Eddie Makue, the SACC’s
deputy general secretary, explains, ‘We’re in continued negotiations with
the Zimbabwe authorities, and we’re hopeful that we’ll make progress soon.
We’re disappointed with the pace things are moving. Progress is slower
than we’d anticipated.’
The SACC have been
sharply critical of the Zimbabwean clean-up campaign, calling it a ‘human
tragedy’.
As Mr Makue explains,
‘The South African church leaders that visited Zimbabwe in early July
were astonished by the deprivation and suffering experienced by people
who were evicted during Operation Murambatsvina.
‘We felt we had to
do something.
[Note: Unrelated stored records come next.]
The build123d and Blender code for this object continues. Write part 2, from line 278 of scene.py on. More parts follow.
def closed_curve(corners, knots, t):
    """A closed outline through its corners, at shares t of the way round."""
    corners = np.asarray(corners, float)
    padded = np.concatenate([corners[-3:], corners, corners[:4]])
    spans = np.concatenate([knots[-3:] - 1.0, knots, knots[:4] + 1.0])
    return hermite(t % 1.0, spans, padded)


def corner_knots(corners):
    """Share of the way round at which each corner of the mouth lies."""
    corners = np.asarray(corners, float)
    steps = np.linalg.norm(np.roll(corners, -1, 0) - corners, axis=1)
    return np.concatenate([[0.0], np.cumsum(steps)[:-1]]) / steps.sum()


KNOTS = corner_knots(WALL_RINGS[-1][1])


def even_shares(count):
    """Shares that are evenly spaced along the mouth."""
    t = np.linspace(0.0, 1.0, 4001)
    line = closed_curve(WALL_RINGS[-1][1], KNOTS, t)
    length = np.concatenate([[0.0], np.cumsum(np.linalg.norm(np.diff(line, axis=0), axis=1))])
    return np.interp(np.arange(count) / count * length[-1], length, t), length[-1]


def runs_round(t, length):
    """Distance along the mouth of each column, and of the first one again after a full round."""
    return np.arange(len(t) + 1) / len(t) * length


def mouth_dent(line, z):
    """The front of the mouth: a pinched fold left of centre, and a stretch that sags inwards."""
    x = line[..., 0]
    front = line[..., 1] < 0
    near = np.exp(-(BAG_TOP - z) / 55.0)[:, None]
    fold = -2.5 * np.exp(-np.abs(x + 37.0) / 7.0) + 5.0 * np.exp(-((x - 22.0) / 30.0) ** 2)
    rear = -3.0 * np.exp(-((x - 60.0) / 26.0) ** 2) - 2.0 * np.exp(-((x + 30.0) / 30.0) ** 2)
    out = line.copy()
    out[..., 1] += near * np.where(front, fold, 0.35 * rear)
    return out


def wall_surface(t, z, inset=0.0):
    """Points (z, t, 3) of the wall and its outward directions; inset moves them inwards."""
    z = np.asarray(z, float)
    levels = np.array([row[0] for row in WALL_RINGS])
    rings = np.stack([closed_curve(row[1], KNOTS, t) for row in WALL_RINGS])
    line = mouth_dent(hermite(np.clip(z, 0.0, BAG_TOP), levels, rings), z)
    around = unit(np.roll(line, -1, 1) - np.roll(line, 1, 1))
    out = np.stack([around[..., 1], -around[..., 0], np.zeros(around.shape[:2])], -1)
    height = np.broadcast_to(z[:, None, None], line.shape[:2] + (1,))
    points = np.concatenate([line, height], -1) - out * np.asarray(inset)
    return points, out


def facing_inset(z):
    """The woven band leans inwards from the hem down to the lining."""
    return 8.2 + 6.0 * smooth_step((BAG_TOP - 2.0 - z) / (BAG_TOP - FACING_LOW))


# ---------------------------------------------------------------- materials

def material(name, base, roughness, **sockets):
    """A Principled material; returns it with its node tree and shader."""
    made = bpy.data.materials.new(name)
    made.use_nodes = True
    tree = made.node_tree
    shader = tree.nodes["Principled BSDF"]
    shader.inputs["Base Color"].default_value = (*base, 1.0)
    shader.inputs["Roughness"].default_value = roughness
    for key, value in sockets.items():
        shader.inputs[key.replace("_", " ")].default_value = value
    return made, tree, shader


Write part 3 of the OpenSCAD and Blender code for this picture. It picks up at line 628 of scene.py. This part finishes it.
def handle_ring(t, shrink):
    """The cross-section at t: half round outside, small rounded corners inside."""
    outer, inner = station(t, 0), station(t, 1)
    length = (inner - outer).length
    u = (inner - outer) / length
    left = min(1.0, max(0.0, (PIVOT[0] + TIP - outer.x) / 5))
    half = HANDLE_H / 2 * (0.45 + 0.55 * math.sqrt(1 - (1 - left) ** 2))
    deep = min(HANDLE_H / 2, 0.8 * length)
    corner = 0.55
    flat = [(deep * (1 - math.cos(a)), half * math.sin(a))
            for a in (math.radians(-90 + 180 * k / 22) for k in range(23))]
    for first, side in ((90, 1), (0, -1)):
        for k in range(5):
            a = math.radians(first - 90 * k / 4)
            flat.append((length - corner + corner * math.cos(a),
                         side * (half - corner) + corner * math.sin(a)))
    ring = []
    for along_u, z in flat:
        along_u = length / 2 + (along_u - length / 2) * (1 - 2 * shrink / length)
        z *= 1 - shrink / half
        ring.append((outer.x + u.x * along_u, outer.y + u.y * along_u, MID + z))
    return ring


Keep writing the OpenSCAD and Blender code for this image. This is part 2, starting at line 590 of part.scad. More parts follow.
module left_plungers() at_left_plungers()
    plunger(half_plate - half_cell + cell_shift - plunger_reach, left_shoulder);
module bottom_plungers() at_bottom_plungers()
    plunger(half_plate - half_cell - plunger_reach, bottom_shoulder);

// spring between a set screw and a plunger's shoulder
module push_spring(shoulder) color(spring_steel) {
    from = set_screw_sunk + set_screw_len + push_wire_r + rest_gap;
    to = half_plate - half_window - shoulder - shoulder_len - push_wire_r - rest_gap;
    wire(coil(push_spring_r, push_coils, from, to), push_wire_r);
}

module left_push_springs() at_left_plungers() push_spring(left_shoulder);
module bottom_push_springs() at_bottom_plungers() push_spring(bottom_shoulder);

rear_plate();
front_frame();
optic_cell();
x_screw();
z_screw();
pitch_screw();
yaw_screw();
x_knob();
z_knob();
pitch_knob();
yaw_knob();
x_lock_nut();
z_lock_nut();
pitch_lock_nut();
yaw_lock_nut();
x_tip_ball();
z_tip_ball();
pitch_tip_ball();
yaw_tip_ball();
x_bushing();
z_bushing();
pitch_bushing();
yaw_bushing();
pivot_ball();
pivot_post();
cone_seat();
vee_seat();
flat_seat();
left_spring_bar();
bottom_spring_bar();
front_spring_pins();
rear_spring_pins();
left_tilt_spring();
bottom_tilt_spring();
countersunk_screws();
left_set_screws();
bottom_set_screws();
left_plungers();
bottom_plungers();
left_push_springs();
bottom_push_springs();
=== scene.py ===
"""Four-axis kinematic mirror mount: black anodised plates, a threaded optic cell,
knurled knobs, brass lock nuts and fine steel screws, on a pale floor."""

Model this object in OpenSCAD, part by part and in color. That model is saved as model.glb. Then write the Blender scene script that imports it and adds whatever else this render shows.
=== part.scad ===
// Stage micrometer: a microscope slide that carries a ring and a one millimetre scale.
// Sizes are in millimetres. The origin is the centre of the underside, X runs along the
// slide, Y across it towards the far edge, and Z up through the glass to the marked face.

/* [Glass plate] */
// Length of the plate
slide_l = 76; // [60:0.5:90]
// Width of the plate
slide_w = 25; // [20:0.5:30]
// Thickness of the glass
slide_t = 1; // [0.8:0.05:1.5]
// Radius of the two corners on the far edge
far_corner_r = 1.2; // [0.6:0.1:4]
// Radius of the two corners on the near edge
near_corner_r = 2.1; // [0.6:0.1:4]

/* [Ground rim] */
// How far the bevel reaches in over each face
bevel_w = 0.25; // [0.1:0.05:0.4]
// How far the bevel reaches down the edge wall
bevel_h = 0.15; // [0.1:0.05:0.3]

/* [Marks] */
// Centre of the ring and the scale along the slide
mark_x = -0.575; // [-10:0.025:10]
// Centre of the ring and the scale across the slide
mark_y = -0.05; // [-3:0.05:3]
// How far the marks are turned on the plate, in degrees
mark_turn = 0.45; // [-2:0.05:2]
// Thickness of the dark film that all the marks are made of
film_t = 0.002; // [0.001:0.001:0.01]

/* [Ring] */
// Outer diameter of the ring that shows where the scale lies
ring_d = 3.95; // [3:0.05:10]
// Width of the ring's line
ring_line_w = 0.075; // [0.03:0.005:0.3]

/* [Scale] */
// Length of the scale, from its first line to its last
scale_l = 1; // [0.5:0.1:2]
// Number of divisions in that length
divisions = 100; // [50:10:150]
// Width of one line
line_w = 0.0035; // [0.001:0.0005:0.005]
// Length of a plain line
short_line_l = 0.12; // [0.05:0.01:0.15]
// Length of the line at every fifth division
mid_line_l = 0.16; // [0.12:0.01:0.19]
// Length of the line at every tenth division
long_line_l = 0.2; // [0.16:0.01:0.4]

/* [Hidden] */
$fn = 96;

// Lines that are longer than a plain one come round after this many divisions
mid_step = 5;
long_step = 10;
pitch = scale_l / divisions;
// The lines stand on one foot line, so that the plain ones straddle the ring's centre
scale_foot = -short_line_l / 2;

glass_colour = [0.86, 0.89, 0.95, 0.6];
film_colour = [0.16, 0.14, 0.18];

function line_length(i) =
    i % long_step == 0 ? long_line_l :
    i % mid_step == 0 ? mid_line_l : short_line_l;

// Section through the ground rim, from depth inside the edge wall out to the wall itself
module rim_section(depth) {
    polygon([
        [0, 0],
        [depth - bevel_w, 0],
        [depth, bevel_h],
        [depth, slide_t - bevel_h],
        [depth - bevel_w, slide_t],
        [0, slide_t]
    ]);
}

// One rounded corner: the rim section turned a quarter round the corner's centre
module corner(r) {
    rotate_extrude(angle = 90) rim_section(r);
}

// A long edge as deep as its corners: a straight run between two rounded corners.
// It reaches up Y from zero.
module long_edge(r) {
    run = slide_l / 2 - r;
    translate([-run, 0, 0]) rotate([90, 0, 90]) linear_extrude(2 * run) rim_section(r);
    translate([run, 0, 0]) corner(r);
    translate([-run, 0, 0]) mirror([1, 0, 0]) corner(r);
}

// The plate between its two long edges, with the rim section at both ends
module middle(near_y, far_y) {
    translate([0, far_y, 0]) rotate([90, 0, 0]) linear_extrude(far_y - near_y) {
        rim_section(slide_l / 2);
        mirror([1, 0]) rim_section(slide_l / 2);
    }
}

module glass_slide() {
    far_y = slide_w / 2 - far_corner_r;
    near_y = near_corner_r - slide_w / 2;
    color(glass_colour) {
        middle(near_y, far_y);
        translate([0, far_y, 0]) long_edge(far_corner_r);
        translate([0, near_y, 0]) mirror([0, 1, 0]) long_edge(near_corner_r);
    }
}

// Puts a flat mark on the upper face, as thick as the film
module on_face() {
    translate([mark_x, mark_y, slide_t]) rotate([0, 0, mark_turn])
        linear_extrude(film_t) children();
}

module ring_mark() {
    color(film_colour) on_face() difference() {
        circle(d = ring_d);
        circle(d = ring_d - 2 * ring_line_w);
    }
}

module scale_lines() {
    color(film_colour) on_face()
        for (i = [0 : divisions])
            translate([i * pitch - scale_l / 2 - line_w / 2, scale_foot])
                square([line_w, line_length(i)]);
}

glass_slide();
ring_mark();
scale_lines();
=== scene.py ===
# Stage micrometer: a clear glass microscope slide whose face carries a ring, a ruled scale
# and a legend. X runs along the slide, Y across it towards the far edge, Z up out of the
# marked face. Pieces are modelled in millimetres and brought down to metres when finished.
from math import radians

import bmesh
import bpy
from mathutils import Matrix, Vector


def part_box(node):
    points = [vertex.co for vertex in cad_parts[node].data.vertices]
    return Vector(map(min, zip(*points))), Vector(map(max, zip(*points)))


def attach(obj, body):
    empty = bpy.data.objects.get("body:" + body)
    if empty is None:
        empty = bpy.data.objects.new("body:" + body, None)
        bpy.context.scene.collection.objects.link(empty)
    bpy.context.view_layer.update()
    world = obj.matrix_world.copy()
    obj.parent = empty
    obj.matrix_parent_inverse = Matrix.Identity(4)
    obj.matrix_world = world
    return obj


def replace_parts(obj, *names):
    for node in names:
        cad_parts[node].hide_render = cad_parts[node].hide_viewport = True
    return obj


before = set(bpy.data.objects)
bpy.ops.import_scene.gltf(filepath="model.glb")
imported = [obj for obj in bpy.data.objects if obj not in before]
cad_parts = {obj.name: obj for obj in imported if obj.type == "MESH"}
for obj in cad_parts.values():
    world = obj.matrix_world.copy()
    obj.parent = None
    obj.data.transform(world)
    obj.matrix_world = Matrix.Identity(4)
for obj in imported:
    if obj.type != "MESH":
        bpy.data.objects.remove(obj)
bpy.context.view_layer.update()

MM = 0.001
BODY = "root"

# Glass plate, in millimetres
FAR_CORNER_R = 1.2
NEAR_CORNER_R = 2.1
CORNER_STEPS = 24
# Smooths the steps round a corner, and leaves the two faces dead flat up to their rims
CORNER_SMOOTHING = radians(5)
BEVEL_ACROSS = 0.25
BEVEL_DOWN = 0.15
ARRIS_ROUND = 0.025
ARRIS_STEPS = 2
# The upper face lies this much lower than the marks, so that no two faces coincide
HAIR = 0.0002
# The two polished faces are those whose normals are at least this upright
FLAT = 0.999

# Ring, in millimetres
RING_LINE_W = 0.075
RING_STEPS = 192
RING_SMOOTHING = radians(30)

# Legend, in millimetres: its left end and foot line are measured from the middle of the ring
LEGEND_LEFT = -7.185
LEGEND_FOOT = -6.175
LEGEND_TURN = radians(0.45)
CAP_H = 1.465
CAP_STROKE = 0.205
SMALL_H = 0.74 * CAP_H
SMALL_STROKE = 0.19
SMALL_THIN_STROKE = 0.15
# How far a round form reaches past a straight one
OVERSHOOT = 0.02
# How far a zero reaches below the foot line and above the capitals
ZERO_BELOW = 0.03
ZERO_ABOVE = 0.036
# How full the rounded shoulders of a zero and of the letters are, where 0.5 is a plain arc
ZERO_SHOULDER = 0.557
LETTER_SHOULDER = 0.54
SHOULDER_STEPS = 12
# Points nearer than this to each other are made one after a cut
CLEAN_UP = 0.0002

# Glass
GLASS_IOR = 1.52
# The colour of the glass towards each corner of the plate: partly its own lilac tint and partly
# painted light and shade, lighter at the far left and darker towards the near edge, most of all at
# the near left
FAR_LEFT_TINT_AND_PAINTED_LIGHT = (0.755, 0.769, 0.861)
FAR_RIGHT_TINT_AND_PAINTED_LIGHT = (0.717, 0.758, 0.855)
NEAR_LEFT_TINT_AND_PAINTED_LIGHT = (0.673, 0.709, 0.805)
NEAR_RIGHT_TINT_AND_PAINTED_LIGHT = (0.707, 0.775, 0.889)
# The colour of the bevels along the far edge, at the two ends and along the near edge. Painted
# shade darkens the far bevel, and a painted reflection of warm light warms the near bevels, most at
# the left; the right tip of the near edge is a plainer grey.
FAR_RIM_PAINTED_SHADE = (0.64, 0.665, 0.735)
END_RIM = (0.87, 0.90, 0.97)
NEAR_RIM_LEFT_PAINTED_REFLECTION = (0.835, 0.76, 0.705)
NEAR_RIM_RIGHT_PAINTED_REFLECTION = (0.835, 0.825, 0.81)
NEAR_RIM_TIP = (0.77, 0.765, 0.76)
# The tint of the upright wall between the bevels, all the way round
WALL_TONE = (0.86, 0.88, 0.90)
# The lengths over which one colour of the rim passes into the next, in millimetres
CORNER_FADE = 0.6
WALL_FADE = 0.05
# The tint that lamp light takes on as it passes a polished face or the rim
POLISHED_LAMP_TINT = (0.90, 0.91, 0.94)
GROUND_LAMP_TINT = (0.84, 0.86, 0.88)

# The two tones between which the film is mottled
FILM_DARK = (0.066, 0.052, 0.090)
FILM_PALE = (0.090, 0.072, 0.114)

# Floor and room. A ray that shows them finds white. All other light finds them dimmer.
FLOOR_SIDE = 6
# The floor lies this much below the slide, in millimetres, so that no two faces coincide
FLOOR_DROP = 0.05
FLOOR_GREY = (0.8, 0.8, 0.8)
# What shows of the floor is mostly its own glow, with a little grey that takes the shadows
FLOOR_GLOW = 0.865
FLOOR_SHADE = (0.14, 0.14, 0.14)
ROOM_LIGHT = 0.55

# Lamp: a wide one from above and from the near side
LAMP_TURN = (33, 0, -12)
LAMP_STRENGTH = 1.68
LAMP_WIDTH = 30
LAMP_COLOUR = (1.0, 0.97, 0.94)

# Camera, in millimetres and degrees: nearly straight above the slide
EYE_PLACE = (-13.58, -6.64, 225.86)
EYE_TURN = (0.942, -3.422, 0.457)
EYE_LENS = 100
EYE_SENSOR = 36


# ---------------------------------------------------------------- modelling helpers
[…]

Our African spirituality and our Christian faith both stress
our obligation to look after our neighbours.
‘It’s important that
we transform our faith into action and bring a ray of hope to the people
who’ve been left destitute in Zimbabwe. We’re committed to doing whatever
we can, however little, to show our brothers and sisters in Zimbabwe that
the church continues to care about them.’
Individual donors,
churches and businesses in South Africa are all involved in the SACC’s
Operation Hope.
Its public appeal
has raised well over £30,000, and many people have also donated gifts
in kind.
All the food and blankets
on the first relief convoy came from the churches.
South African church
leaders have also twice met with President Thabo Mbeki to discuss the
situation in Zimbabwe. As he blessed the SACC convoy, Archbishop of Cape
Town Njongonkulu Ndungane said: ‘Zimbabwe needs to resolve its own political
and economic crisis, and the South African government and President Mbeki
must use whatever leverage they have got to further this cause.’